Eduardo Chillida

When Eduardo Chillida wanted to immortalize his wife, Pilar “Pili” Belzunce, the Spanish sculptor did not design one of the larger-than-life iron, wood, and steel monuments set against the cyan open skies or crashing seas for which he had become known. He started with a small hunk of alabaster, and whittled it down from there. Homenaje a Pili (Homage to Pili) (2000) is waist-high at its tallest stretch, a soft hill in pale marbled-gray reduced to flattened planes and small curves—an ancient amphitheater with loosened sides. The material’s luminosity gives the boulder its delicate, ethereal quality, imbuing the emblem of his partner with a metaphysical glow; the surface’s pale veins draws the passerby into an intimate viewing.

 

Homage to Pili was cut from this particular stone because it mirrored the overcast horizon and shore of Chillida’s native Basque Country and Cantabrian Sea, the region the couple called home.
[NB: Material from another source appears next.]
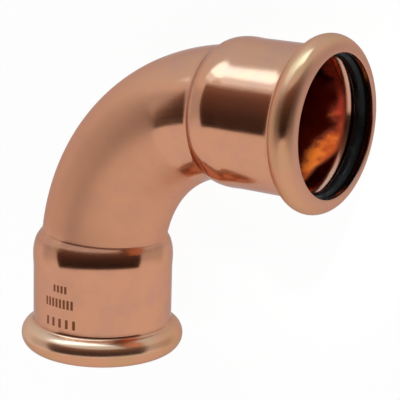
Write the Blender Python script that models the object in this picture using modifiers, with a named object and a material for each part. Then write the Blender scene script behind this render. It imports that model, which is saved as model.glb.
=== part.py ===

He had often referred to the area’s natural wealth in his practice, trading the plaster he used in his Paris studio for the iron and wood of Basque industry and architecture. The rough coasts and rains were interpreted as they alloy he covered his steel beams, meant to rust over as they oxidized. Influenced by philosophies around notions of space by Martin Heidegger and Pablo Neruda; artists of his generation, including Brancusi; academic traditions from ancient Greece; and poetry and history, he became known for his outdoor site-specific monumental works fashioned into brutalist geometric swoops after lessons from a local blacksmith that were as substantial as the free space opened up by his cutouts.

 

Hauser & Wirth in Zurich now presents a series of the artist’s works made on the smaller scale—human sized works on paper and stone carvings for the interior from the past half-century. Works in steel, clay, and granite commingle with his engravings and Gravitaciones, intricate paper and felt collages in a shade of pale sand. These soft, ethereal works, often held together by a single thread, are in stark contrast with the presence of rusted steal beams overlooking the ocean, but, like Pili, manage to announce their presence without the burden.